3. Stress Relief. Surfing doesn’t necessarily have to be a strenuous activity at all. Surfing allows you the opportunity to push yourself to the limit – both physically and mentally, and it also allows you the opportunity to just relax, enjoy yourself and have some fun in the ocean. The amount of energy you want to exert in any one surfing session is totally up to you. You can relieve stress by trying to surf your brains out and catching every single wave that rolls through, or you can relieve stress by just sitting on your surfboard out amongst the breakers. In it’s essence, surfing is just you, your surfboard and the ocean. How you choose to surf is entirely up to you.

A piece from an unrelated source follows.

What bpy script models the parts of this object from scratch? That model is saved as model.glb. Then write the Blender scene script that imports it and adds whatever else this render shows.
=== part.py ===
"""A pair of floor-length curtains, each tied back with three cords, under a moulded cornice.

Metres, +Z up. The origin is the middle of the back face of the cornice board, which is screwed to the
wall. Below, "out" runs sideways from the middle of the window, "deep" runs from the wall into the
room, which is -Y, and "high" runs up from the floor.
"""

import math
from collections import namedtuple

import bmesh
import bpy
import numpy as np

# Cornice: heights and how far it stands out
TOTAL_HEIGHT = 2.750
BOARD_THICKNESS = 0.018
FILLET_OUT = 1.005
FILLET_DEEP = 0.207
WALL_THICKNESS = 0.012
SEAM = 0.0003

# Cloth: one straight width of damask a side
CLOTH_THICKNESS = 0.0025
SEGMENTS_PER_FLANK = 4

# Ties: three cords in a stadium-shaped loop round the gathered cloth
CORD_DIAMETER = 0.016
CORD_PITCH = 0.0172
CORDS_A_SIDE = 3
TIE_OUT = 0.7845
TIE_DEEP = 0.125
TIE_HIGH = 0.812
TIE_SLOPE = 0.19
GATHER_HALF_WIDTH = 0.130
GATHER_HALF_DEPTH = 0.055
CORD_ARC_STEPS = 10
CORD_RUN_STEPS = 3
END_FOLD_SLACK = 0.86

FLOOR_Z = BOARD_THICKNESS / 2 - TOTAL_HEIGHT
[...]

4. Self-gratification. Surfing is one of those sports that requires a lot of practice and determination when first starting out. There are going to be times during your initial learning phase where you might find yourself frustrated and not enjoying yourself as much as you thought you would. Learning how to surf does require a certain level of commitment and perseverance in order to progress. Some people simply give up and decide that surfing just isn’t for them. But for the people that really commit themselves to learning how to surf and are able to overcome the mental barrier that causes many others to give up, the rewards are truly remarkable. Not only will you reap the positive physical and mental benefits that surfing provides, you will also have proven to yourself that you can achieve certain goals that at one point, may have seemed unattainable. This important life lesson might not be something you were expecting to learn when first picking up a surfboard, but it is priceless lesson which will benefit your life on so many different levels.

As you can see, surfing offers a wide range of healthy physical and psychological benefits that can improve your overall health and well-being. These benefits will add value to your life, no matter how old you are. in fact, the older you get – the more important it is to be aware of your health and to maintain a healthy lifestyle.

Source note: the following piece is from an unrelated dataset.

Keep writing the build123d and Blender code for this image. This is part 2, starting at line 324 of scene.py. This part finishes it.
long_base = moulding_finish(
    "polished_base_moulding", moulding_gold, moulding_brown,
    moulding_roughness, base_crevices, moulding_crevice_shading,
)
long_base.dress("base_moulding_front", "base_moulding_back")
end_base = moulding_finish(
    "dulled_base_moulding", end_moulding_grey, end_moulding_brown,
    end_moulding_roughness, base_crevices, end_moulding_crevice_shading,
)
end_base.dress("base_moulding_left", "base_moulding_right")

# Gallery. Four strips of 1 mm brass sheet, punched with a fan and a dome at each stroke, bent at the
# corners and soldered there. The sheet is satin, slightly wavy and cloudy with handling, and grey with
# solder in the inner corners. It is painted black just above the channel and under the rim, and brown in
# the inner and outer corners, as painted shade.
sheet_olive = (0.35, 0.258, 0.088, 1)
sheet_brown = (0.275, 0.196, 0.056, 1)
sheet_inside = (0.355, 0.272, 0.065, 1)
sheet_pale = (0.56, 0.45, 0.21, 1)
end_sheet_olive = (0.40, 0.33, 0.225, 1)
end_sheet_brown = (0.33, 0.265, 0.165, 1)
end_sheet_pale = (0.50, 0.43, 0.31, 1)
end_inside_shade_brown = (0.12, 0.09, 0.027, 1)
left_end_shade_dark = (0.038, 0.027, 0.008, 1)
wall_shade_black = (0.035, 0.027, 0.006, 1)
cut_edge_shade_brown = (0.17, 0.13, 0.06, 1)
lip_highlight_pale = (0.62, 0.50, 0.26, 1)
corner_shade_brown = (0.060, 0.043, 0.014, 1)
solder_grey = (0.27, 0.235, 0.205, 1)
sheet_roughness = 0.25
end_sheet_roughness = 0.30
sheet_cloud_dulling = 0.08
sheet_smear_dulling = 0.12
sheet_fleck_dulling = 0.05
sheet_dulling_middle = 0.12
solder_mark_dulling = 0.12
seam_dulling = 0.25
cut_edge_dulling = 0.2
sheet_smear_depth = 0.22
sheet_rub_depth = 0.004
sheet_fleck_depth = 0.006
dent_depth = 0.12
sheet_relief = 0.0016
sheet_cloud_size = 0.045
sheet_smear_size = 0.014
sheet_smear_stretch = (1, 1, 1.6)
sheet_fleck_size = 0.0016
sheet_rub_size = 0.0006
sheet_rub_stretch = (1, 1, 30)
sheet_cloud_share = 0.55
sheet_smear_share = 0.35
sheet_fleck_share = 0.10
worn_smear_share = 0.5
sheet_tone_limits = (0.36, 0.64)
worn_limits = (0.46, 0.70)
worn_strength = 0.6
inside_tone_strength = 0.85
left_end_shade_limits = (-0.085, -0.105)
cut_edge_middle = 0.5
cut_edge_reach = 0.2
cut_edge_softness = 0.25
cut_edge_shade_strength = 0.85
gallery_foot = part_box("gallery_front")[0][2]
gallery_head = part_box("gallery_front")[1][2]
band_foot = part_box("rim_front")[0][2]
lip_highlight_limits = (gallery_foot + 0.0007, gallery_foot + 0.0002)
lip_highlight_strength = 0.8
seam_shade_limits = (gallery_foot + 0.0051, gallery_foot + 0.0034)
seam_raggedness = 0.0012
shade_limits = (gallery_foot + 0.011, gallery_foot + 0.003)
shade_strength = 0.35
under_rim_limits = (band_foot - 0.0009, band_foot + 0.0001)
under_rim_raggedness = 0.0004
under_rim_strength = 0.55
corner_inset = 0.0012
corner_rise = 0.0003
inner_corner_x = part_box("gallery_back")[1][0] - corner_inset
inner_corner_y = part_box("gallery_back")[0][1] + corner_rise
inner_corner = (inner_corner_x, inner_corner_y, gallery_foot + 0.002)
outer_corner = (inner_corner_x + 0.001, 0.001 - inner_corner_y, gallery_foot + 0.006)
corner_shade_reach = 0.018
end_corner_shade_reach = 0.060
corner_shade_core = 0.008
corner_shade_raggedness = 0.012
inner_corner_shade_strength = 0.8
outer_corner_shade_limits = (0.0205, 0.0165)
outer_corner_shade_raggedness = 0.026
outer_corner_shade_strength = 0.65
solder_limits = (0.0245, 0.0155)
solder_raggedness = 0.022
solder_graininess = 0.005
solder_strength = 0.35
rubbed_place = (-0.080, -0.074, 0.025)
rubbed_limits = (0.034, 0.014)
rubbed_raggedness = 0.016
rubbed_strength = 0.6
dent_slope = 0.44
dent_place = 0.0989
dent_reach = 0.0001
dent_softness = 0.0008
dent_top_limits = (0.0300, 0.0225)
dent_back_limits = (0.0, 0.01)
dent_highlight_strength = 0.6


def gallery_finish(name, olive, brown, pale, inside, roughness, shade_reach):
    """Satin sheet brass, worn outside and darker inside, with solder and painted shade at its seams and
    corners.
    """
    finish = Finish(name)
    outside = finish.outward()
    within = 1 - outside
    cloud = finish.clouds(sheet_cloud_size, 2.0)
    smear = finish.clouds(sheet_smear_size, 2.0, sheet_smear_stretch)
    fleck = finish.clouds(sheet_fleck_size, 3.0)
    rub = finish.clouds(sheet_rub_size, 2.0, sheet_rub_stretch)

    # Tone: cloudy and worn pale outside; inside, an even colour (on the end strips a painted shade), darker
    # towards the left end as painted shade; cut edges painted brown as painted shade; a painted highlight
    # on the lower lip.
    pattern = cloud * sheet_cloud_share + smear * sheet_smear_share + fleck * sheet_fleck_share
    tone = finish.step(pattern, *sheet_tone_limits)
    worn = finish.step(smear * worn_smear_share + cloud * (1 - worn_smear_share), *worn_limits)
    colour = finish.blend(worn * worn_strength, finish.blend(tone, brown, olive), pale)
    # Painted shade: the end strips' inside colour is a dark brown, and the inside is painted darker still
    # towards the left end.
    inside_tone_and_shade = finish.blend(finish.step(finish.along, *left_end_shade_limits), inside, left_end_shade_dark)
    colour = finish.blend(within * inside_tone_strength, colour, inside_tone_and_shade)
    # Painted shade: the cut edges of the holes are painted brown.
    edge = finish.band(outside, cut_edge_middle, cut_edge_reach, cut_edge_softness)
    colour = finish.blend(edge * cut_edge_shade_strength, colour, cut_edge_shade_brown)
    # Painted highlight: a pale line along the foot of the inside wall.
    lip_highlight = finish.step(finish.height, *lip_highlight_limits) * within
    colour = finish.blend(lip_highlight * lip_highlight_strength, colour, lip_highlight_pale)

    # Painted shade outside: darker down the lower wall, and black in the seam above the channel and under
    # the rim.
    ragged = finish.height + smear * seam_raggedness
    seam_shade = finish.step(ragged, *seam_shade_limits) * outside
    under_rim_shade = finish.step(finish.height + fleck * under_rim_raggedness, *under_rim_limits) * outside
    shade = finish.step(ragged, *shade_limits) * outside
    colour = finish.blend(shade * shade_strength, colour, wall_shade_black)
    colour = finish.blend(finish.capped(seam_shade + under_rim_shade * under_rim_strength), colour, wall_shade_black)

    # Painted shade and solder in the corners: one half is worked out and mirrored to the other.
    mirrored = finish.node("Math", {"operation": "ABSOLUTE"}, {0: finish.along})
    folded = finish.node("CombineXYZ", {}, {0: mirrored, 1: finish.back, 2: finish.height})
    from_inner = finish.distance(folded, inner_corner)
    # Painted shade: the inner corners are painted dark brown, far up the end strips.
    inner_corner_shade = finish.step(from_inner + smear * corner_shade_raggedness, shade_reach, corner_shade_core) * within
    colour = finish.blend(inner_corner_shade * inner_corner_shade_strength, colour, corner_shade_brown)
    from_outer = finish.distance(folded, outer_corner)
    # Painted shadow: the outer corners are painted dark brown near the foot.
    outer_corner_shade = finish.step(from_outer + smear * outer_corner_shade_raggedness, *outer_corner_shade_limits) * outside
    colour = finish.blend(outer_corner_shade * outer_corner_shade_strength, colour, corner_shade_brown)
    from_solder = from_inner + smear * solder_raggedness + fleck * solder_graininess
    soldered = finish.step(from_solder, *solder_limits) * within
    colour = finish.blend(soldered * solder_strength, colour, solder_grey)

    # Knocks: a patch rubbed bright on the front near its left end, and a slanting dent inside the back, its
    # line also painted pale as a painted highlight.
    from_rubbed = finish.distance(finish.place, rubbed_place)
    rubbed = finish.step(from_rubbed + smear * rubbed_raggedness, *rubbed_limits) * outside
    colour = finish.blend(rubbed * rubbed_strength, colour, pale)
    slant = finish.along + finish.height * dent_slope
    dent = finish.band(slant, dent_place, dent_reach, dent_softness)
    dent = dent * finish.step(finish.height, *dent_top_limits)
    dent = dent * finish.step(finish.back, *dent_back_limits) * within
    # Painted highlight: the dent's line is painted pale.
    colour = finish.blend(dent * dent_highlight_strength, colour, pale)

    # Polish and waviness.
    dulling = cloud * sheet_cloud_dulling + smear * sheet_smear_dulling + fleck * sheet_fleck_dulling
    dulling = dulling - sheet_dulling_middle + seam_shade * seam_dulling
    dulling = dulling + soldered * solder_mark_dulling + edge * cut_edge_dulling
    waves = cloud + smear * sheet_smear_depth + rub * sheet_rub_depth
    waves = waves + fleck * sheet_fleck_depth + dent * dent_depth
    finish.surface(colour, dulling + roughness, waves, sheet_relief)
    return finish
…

If you do want to learn how to surf, here are some things you may want to consider. You don’t need to be a super fit person when first starting out. Over time you will increase your stamina and improve your physical capabilities. You don’t need to be a certain weight or height to begin surfing as surfboards come in a variety of different shapes and sizes. Surfboards can even be custom made to specifically suit the shape of your body. And most importantly, there definitely isn’t an age limit or cut-off point that prevents anyone from learning one of the most enjoyable and fun sports ever invented. So if you’ve been considering learning how to surf, there really are no excuses for putting it off any longer.

One Comment on ““Learning To Surf In Your 30s & 40s – Is It Too Late?”

  1. Heath Richardson

    Great article ! As someone who is picking up this sport later in life , I can say that personally I don’t fear the challenge either mentally or physically. Physically isn’t the issue for me….I run between 5.5 and 7 miles a day in an hours time every morning when I wake up. As a matter of fact when I first went out and tried to surf , we had run 6 miles before going out and when I got in the water and paddled out after 15 minutes or so started to get a pounding headache which just seemed to get worse….I wonder if I should skip my run on days I intend to paddle out? Any ideas what caused the headache? My girl got it too so it wasn’t just me. The biggest challenge for me will be getting to the ocean which is currently about 3 hours away from me.